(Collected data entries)
========
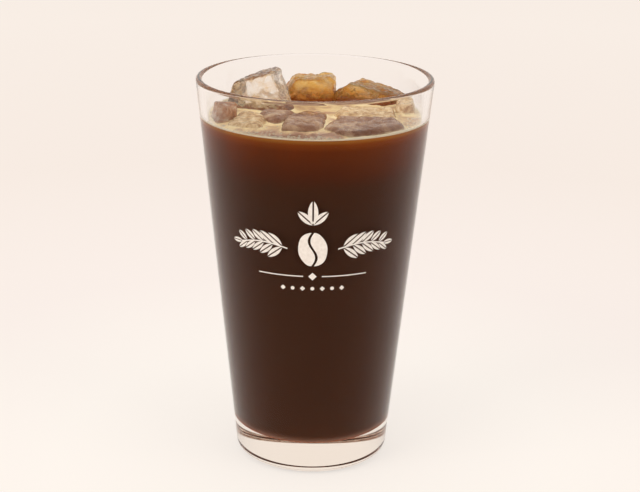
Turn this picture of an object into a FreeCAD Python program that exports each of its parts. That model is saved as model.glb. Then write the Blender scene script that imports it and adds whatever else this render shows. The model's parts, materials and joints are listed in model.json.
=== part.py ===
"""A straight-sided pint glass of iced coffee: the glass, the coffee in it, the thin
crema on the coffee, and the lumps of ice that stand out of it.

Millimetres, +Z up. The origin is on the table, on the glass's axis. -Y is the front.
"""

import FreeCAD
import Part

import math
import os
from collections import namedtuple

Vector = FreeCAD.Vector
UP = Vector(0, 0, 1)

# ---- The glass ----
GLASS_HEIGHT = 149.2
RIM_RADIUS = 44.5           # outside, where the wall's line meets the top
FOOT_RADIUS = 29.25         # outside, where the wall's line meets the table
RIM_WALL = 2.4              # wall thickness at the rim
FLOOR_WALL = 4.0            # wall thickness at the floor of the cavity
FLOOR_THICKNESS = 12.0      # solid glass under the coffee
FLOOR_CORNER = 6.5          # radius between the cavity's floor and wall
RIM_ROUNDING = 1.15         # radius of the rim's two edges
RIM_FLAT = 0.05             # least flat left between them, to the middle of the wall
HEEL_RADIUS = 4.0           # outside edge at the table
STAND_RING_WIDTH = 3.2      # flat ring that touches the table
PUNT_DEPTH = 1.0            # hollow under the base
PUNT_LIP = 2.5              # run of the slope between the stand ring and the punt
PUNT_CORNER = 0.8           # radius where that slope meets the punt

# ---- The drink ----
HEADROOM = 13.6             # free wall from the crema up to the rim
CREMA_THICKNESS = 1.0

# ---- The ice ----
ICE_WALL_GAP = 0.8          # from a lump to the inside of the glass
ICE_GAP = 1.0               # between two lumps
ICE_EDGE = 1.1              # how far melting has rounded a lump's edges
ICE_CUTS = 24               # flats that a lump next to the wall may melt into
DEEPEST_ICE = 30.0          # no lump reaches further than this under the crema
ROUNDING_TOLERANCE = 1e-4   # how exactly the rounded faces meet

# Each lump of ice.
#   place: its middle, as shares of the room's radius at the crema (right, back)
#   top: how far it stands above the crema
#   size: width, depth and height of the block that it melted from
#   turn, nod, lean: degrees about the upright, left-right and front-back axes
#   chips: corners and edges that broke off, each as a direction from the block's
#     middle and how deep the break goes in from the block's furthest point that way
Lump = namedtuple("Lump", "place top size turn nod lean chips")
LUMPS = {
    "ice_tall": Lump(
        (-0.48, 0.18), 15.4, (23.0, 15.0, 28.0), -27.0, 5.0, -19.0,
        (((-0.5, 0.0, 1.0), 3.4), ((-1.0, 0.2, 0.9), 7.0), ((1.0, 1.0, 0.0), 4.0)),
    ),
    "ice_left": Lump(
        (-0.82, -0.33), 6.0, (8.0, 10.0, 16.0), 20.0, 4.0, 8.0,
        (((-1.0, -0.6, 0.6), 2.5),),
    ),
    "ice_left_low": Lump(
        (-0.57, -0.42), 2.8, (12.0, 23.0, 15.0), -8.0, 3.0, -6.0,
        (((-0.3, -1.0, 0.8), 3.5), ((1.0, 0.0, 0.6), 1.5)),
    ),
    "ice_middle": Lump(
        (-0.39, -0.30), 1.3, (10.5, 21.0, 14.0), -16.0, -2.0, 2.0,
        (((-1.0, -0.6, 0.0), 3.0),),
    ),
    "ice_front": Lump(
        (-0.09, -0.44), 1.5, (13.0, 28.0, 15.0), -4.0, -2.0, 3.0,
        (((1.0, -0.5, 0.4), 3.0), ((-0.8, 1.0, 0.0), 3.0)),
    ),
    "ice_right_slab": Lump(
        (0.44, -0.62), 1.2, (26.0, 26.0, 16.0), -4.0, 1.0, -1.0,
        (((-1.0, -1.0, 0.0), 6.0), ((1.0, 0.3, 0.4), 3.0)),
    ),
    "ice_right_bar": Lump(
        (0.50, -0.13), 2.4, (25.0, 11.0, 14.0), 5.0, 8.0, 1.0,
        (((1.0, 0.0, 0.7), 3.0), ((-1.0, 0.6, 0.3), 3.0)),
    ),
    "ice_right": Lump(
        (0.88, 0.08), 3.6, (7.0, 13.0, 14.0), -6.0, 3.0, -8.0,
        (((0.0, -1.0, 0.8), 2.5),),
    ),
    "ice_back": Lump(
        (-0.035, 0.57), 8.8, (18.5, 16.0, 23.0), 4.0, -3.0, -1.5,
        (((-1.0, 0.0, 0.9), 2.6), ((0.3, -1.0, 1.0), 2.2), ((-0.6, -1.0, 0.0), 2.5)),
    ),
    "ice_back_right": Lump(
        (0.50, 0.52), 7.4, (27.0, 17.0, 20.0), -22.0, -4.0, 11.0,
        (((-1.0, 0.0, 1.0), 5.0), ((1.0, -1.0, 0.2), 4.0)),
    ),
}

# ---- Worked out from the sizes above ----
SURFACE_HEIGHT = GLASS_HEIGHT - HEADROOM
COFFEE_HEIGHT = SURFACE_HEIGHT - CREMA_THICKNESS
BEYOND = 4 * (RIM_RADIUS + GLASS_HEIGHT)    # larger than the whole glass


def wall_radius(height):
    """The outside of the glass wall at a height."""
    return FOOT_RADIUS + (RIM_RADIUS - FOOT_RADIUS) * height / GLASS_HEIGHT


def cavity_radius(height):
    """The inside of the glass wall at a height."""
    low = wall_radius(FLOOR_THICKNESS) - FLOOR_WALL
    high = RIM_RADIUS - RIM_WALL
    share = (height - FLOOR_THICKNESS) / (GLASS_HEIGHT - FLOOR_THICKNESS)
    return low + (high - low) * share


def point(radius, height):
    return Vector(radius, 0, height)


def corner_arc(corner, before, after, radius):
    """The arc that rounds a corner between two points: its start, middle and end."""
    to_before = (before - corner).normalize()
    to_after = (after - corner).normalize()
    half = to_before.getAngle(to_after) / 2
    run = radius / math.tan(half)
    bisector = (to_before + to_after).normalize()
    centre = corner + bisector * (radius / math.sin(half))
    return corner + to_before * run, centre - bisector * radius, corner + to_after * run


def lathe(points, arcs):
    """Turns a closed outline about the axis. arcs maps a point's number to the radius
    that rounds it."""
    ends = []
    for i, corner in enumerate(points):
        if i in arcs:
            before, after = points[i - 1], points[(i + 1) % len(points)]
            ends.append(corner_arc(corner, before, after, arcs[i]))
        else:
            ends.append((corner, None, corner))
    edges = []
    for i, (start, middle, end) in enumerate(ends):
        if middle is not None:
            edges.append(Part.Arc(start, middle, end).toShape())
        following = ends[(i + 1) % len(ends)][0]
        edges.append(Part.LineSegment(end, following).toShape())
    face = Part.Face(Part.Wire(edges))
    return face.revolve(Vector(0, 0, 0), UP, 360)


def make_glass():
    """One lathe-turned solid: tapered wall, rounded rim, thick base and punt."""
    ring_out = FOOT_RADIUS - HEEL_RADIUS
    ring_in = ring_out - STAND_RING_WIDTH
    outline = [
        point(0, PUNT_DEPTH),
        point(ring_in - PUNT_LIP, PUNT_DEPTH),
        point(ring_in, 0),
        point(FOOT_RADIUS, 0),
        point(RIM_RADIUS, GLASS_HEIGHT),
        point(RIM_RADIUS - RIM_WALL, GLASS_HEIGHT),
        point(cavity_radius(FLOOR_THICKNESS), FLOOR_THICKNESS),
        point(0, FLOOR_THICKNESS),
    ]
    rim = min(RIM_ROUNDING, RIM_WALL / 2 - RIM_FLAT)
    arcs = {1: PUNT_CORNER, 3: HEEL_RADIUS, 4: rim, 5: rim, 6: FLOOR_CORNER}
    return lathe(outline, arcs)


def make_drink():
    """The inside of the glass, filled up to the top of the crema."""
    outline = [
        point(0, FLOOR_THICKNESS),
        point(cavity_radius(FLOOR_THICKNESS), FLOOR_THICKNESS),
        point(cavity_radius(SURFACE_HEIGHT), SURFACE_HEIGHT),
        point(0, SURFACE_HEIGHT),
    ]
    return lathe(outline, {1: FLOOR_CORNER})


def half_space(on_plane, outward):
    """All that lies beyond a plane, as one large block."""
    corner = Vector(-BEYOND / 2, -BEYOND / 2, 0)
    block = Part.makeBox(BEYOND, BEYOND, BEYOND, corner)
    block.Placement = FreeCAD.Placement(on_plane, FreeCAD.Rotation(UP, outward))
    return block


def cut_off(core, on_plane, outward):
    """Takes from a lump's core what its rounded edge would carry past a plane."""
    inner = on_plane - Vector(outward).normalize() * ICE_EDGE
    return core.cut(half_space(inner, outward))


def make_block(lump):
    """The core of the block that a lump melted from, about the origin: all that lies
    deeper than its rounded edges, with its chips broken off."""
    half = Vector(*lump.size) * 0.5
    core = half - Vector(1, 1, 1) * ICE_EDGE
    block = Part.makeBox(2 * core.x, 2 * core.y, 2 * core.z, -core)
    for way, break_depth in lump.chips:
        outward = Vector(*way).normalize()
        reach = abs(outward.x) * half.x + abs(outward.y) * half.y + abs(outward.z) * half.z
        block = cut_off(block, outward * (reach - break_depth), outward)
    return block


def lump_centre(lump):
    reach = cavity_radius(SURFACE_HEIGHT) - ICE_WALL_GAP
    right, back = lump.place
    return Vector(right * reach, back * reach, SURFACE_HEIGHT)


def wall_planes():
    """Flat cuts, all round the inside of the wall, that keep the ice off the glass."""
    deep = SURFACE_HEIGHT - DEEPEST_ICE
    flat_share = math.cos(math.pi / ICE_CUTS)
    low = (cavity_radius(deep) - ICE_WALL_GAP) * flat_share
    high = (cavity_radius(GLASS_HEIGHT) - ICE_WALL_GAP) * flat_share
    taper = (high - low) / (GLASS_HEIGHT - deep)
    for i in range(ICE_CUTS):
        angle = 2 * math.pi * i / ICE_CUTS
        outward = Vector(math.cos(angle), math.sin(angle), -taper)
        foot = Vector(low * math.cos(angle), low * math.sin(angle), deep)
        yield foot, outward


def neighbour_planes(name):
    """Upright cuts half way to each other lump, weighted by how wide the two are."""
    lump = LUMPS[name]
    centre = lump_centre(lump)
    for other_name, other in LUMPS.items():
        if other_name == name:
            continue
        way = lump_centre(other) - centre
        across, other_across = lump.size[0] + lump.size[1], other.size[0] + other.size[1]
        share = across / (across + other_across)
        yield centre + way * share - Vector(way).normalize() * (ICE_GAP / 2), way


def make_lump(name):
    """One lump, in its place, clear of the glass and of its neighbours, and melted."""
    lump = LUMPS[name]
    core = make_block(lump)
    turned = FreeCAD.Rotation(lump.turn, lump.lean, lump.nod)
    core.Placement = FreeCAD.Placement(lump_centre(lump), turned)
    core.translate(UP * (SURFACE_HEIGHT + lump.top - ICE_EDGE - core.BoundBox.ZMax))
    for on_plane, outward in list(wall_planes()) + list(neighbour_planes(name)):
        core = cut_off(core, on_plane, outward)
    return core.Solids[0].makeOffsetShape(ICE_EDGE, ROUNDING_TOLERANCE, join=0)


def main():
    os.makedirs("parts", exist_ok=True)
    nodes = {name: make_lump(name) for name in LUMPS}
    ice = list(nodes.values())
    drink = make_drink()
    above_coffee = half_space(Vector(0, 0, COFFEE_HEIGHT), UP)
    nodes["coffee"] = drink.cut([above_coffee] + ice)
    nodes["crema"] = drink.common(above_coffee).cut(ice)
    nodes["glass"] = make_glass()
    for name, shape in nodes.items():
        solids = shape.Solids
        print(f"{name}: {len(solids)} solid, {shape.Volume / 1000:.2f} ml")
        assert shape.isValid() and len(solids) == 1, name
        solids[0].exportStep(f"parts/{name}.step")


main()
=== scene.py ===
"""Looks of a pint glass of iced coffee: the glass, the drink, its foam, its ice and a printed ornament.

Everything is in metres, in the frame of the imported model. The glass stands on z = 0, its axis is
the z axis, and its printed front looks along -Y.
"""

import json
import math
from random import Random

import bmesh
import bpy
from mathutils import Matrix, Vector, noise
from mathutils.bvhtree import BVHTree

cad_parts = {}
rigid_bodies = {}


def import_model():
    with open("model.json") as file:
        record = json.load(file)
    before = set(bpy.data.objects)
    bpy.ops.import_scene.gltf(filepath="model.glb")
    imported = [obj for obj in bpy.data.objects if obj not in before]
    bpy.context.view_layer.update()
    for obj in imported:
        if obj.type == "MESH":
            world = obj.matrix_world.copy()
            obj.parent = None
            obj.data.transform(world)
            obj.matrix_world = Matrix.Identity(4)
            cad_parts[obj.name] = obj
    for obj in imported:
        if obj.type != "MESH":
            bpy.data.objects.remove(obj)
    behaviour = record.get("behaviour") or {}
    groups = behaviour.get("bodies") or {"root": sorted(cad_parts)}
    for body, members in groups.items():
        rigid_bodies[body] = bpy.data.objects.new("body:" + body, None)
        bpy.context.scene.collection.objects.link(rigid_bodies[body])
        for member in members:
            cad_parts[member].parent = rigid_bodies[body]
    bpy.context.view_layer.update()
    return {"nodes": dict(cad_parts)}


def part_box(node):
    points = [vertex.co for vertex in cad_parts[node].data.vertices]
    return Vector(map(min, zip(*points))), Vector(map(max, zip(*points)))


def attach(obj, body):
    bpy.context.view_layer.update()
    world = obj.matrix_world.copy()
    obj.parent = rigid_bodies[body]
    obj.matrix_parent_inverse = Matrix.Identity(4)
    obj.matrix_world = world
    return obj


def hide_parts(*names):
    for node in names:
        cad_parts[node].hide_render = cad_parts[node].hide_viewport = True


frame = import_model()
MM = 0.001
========
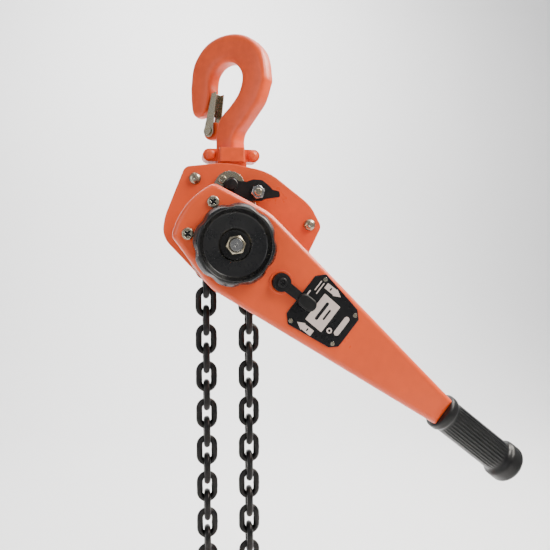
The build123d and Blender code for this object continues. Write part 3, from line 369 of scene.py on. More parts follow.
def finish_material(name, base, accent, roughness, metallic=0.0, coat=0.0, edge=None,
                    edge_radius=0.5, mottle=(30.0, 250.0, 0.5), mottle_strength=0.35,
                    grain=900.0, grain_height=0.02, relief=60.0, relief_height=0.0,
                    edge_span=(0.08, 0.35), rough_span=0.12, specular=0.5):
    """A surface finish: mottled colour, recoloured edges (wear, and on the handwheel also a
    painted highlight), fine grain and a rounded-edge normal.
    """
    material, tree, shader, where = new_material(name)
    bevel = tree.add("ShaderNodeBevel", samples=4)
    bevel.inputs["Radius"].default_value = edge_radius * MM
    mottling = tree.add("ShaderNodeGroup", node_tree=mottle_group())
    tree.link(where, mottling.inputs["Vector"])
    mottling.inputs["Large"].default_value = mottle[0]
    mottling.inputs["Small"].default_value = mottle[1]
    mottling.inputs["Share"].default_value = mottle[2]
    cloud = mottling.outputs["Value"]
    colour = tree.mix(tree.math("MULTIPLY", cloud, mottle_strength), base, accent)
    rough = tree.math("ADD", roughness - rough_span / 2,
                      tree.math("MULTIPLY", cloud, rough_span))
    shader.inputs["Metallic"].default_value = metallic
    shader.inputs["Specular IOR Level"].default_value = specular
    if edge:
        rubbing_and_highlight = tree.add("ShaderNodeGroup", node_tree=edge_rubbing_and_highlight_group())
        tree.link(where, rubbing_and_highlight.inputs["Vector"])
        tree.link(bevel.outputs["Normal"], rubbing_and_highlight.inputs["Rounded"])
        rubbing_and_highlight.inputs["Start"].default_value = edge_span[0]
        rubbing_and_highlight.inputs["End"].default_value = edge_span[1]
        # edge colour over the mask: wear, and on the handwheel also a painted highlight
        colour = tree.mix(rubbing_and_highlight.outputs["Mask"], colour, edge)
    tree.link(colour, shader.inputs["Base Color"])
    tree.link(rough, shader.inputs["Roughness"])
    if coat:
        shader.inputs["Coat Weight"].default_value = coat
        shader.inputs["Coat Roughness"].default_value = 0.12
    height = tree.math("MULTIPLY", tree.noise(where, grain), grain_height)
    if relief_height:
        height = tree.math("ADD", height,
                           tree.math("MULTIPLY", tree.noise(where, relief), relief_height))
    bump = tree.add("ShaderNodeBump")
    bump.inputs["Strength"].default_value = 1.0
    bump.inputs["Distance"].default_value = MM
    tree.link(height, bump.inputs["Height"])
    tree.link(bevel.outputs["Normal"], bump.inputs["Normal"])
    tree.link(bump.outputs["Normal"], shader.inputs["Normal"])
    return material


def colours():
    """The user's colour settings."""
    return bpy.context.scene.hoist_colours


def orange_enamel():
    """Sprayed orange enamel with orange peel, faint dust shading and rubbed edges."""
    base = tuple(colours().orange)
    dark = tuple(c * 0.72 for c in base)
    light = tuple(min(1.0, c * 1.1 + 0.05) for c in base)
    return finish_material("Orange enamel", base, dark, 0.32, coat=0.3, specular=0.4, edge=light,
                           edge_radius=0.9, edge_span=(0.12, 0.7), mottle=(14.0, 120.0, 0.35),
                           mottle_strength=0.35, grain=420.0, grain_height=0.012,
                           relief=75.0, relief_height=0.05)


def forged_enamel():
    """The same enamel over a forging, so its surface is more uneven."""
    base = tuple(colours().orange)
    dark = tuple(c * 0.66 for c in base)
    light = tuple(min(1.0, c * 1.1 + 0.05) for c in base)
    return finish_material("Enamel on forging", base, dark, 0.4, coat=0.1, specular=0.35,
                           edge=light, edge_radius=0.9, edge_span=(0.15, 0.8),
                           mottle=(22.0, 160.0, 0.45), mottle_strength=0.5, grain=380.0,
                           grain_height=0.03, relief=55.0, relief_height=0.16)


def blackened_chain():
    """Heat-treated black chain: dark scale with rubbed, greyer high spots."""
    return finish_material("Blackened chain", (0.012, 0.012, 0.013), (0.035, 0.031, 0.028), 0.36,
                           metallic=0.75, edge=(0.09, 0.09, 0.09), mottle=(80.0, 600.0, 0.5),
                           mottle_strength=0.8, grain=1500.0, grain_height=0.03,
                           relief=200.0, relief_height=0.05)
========
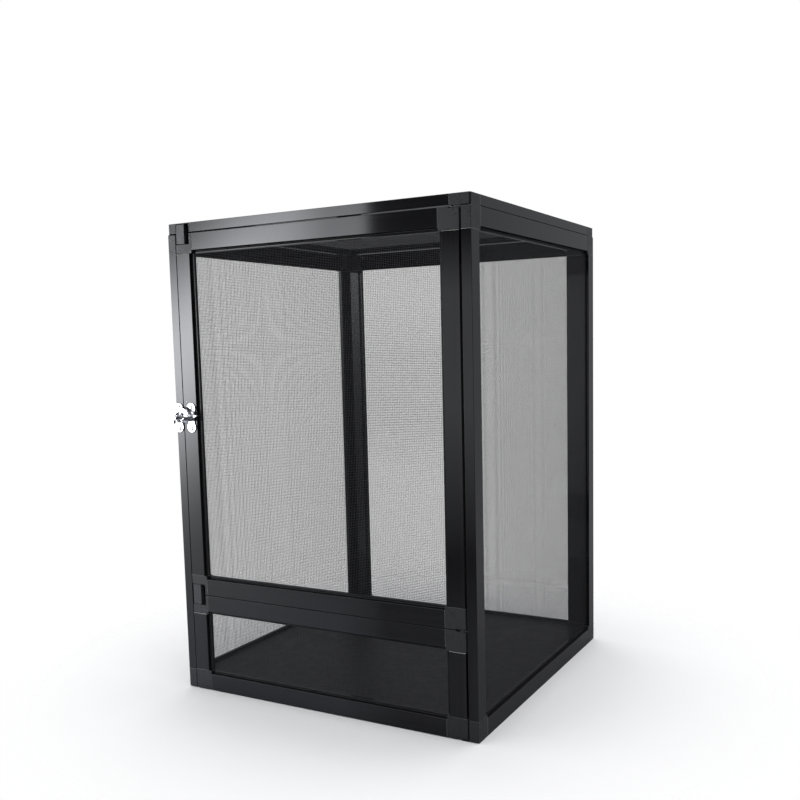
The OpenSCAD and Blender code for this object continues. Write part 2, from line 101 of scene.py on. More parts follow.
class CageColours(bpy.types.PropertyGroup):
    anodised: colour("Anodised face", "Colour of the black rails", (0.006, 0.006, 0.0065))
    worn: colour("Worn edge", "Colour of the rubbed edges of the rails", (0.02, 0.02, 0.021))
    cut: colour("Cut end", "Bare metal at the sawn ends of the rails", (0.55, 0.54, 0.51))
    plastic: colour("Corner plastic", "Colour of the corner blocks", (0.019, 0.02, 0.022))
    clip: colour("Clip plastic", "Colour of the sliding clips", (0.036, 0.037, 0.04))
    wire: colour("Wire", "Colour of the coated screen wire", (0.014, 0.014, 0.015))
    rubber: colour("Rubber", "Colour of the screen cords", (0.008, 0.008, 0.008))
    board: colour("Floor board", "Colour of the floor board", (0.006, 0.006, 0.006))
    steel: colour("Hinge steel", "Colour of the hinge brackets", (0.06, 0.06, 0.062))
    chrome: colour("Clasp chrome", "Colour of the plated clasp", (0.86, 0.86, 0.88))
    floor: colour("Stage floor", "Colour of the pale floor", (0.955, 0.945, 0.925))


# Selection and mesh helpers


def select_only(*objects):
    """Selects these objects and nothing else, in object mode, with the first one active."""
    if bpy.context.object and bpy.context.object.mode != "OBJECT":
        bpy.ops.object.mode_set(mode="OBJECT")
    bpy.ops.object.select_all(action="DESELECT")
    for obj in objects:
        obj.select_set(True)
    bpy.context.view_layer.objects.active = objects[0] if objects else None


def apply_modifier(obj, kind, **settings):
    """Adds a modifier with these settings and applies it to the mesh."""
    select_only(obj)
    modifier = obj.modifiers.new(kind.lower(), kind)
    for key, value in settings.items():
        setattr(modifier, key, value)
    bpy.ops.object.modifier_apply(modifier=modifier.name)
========
TO BE DONE
Return only the part of the records above that opens with the line containing "drink = make_drink()" and closes with the line containing "before = set(bpy.data.objects)", ends included.

RESPONSE FOR THIS EXERCISE
    drink = make_drink()
    above_coffee = half_space(Vector(0, 0, COFFEE_HEIGHT), UP)
    nodes["coffee"] = drink.cut([above_coffee] + ice)
    nodes["crema"] = drink.common(above_coffee).cut(ice)
    nodes["glass"] = make_glass()
    for name, shape in nodes.items():
        solids = shape.Solids
        print(f"{name}: {len(solids)} solid, {shape.Volume / 1000:.2f} ml")
        assert shape.isValid() and len(solids) == 1, name
        solids[0].exportStep(f"parts/{name}.step")


main()
=== scene.py ===
"""Looks of a pint glass of iced coffee: the glass, the drink, its foam, its ice and a printed ornament.

Everything is in metres, in the frame of the imported model. The glass stands on z = 0, its axis is
the z axis, and its printed front looks along -Y.
"""

import json
import math
from random import Random

import bmesh
import bpy
from mathutils import Matrix, Vector, noise
from mathutils.bvhtree import BVHTree

cad_parts = {}
rigid_bodies = {}


def import_model():
    with open("model.json") as file:
        record = json.load(file)
    before = set(bpy.data.objects)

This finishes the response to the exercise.